Catastrophic events seem to play a major role in Appalachian lives and conversations (Crissman, 1994). All of the people that I interviewed displayed great interest in rehashing traumatic events that had occurred in their families, to themselves, and to relatives. They did not seem to place much emphasis on traumatic world events if they were not personally affected. The exceptions to this were the events of 9/11 and the number of young Appalachians currently serving in Iraq. Lengthy stories were told of relatives with “the cancer,” how much they suffered, who in the family cared for them; and it was recounted with pride that they hadn’t been “shipped off to a nursing home.” This may be one basis for the interest in vocations that provide medical support to patients.
Another minor cultural aspect is that of recycling, long before it was the “in” thing to do. Appalachians like to grow their own vegetables, to can, and to sew, and dislike throwing anything out. In the isolation was so much a part of the original culture, one never knew when one would need something that was no longer available, so goods were frequently recycled.
To review: the major hallmarks of Appalachian culture seem to be strong family ties and a sense of community, dislike of appearing better than others, strong gender roles and religious beliefs, education that is valued but in a somewhat more limited way than in mainstream culture, a strong interest in family health, and a basic mistrust of outsiders.
All of these factors affect how self-efficacy (the belief that you can do something successfully) is viewed and formed.

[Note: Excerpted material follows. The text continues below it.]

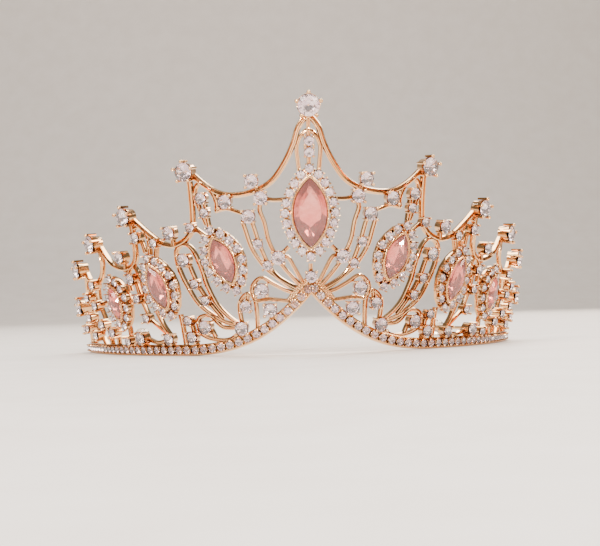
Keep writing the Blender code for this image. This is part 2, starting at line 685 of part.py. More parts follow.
def make_side_wires(champagne, joined):
    count = 14
    span = SIDE_WIRE_END - SIDE_WIRE_START
    for side, word in ((-1, "left"), (1, "right")):
        rings = []
        for k in range(count + 1):
            angle = side * (SIDE_WIRE_START + span * k / count)
            spot = side_wire_point(angle)
            out = level_outwards(angle)
            rings.append([spot + (out * math.cos(turn) + Vector((0, 0, 1)) * math.sin(turn)) * SIDE_WIRE / 2
                          for turn in (math.tau * (i + 0.5) / 6 for i in range(6))])
        solder(f"side_wire_{word}", loft(rings), joined)

        # The bead's axis follows the wire's last stretch, and its bore takes the wire's end
        end = side_wire_point(side * SIDE_WIRE_END)
        ahead = (end - side_wire_point(side * (SIDE_WIRE_END - span / count))).normalized()
        axes = ahead.to_track_quat("Z", "Y").to_matrix().to_4x4()
        radius = BEAD / 2
        bore = SIDE_WIRE / 2 + SEAT_GAP
        mouth = math.sqrt(radius**2 - bore**2)
        middle = end + ahead * (mouth - BEAD_BORE_DEPTH + SEAT_GAP)
        bead = [circle(bore, BEAD_BORE_DEPTH - mouth, BEAD_SIDES), circle(bore, -mouth, BEAD_SIDES)]
        for k, share in enumerate(BEAD_RINGS):
            turn = math.pi * share
            bead.append(circle(radius * math.cos(turn), radius * math.sin(turn), BEAD_SIDES, 0.5 * (k % 2)))
        finish(f"end_bead_{word}", loft(moved(bead, Matrix.Translation(middle) @ axes)), champagne)


def merge_level_faces(shape):
    """Drop the seams that a union leaves inside level faces, and cut what is left into triangles."""
    bmesh.ops.remove_doubles(shape, verts=shape.verts, dist=SEAM_MERGE)
    seams = {edge for edge in shape.edges if edge.calc_face_angle(math.pi) < SEAM_ANGLE}
    inner = [vert for vert in shape.verts if seams.issuperset(vert.link_edges)]
    bmesh.ops.dissolve_limit(shape, angle_limit=SEAM_ANGLE, verts=inner, edges=list(seams))
    bmesh.ops.triangulate(shape, faces=shape.faces)


def make_frame(metal, joined):
    """Join all the soldered pieces on the band while unrolled, then roll the result up."""
    scene = bpy.context.scene
    band = solder("band", band_loop(), joined, False)
    joined.objects.unlink(band)
    scene.collection.objects.link(band)
    union = band.modifiers.new("union", "BOOLEAN")
    union.operation = "UNION"
    union.solver = "EXACT"
    union.operand_type = "COLLECTION"
    union.collection = joined
    shape = bmesh.new()
    shape.from_object(band, bpy.context.evaluated_depsgraph_get())
    for thing in [band] + list(joined.objects):
        bpy.data.objects.remove(thing, do_unlink=True)
    bpy.data.collections.remove(joined)
    merge_level_faces(shape)
    for vert in shape.verts:
        vert.co = rolled(vert.co)
    finish("crown_frame", shape, metal)


def centre_on_origin():
    """Move every piece so that the whole stands with the middle of its length and width over the origin."""
    meshes = [thing.data for thing in bpy.context.scene.objects]
    depths = [vert.co.y for mesh in meshes for vert in mesh.vertices]
    shift = Matrix.Translation((0.0, -(min(depths) + max(depths)) / 2, 0.0))
    for mesh in meshes:
        mesh.transform(shift)


def build():
    clear_scene()
    materials = {name: make_material(name) for name in COLOURS}
    clear = materials["clear_glass"]
    joined = bpy.data.collections.new("soldered_pieces")
    bpy.context.scene.collection.children.link(joined)
    make_wires(joined)
    make_round_stones(clear, joined)
    make_jewels(materials["pink_glass"], clear, joined)
    make_side_wires(materials["champagne_glass"], joined)
    make_frame(materials["rose_gold"], joined)
    centre_on_origin()


build()
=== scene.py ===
# %% [markdown]
# A rose-gold tiara for a wedding or a stage. The real one is cast in zinc alloy in flat pieces, plated, bent
# round a former, and set with foiled glass stones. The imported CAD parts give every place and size, and this
# file puts finer pieces in the same places: ridged wires, claw cups, cut stones, milled rims and beads.

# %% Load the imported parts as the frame
import math

import bmesh
import bpy
from mathutils import Matrix, Vector


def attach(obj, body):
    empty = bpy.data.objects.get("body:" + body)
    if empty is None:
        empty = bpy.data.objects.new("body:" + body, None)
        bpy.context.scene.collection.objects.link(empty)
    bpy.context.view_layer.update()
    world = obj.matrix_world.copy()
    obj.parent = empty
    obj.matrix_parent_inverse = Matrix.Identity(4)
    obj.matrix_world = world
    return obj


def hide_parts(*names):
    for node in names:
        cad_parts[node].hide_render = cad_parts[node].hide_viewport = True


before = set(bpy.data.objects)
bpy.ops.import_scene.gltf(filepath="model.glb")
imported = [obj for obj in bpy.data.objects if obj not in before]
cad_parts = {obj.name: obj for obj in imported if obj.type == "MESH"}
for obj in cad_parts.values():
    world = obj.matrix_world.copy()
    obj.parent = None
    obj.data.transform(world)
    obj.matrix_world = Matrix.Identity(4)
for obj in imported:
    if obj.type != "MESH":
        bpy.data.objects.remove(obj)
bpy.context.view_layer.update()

# %% [markdown]
# The crown is an oval band that leans outwards as it rises. A place on it is an angle from the front and a
# height, and one function turns the two into a point. Sizes are in millimetres until a piece is finished.

# %% The crown's surface
MM = 0.001
HALF_WIDTH = 72.0
HALF_DEPTH = 80.0
OVAL_BACK = 23.79  # the oval's middle behind the middle of the whole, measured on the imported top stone
LEAN = 0.14
CROWN_HEIGHT = 71.8
BAND_ANGLE = 78.0
NOTCH_HEIGHT = 17.5
NOTCH_ANGLE = 32.0
NOTCH_POWER = 2.8
ALONG_SCALE = math.radians(HALF_WIDTH + HALF_DEPTH) / 2  # millimetres along the band in one degree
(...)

Bandura’s self-efficacy (SE) theory explores the impact of self-efficacy on behavior (Bandura, 1986). Lent, Brown, and Hackett’s (1994) social cognitive career theory (SCCT) carried this forward into SE’s effect on career behavior. Research has supported the predictive value of SE beliefs on career entry indexes (range of perceived options, academic achievement, and persistence), work adjustment outcomes (performance), vocational interests, and self-esteem. The Career Intervention model combines SCCT and ecological counseling, taking into account the context of the culture and how it interacts with mainstream American culture (Tang & Russ, 2004).
Members of the Appalachian culture tend to mistrust outside agencies, which often include schools and educational personnel (Fisher, 1993). Counselors providing interventions to increase career information and choice should be sensitized to, and work with, the strengths of the culture. A position of trust may need to be built up before students will accept vocational information. Whenever possible, families should be included in the sharing of vocational information and suggestions because of the strong emphasis on kin relationships. Appalachians appreciate concrete, hands- on career information. Programs that involve field trips to local community businesses and services where students can see and experience possible career choices are valued. Community partnerships in which workers mentor students and provide a closer, more personal relationship tend to expand students’ career options and are a particularly good vehicle for Appalachians. Problem-based learning (PBL) has been found efficacious with Appalachian students, partially because they appreciate the increased feeling of control they have over their own education and learning, independent control being a prized quality. PBL also increases overall student self-efficacy, which leads to better career decisions. Appalachians, whether students or adults, also may need more information and exposure to the expansion of gendered opportunities in employment (Cook, 1993).
Career counselors have a great deal of information and support to provide to clients, but must keep in mind that if cultural considerations are not taken into account, clients may not accept what they have to offer.